Muitos dos menores já estão em abrigos operados por grupos sem fins lucrativos contratados pelo governo para cuidar do que os EUA chamam de Crianças Estrangeiras Desacompanhadas – menores migrantes que vieram para os EUA sem um tutor. Segundo o Departamento de Saúde e Serviços Humanos dos EUA, essas crianças passam em média menos de dois meses nessas instalações.
Enquanto algumas conseguem eventualmente se juntar às suas famílias, se os pais forem capazes de tirar o nome deles do sistema criminal federal, outras entram num sistema social de guarda de crianças já sobrecarregado.
Processos criminais generalizados e sentenças contra imigrantes não são novidade nos Estados Unidos, mas a política de tolerância zero significa que as autoridades devem deter todos, incluindo pessoas que cometeram infrações menores.
"Historicamente, se essas pessoas fossem requerentes de refúgio, nós não as processaríamos criminalmente. Não haveria necessidade se estivesse claro que elas estavam apenas tentando entrar no país procurando segurança", disse à DW Bardis Vakili, advogado sênior da União Americana pelas Liberdades Civis (ACLU). Sua organização entrou com uma ação coletiva, representando famílias cujos filhos foram retirados nos locais de entrada.
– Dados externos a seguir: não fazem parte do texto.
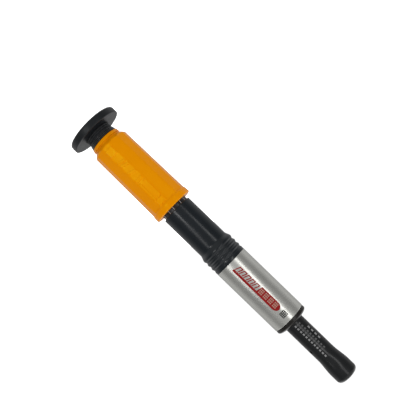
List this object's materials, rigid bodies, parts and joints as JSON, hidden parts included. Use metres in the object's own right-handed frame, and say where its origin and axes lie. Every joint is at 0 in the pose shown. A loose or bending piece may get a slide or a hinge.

Ponta do iceberg dos problemas migratórios
Manter as crianças detidas indefinidamente ao lado dos pais pode ser ligeiramente melhor do que separar as famílias, mas muitos em San Diego afirmam que o problema é mais profundo e reflete a perigosa retórica do governo Trump sobre os latino-americanos.
"As pessoas estão cansadas de ver as vítimas da migração forçada sendo tratadas como criminosas", afirma Castro, referindo-se aos centro-americanos que fugiram da violência em seus países para os Estados Unidos. "Esta é uma nação construída por imigrantes. As percepções precisam mudar."
Castro disse ver um aspecto positivo na questão: o caos chamou a atenção dos americanos para o sofrimento dos imigrantes na fronteira sul dos Estados Unidos. De outra forma, eles não teriam interesse, mas seu apoio é fundamental para a reforma das políticas de imigração. Mas para as milhares de crianças que foram separadas de seus pais desde o início de maio, o dano já foi causado.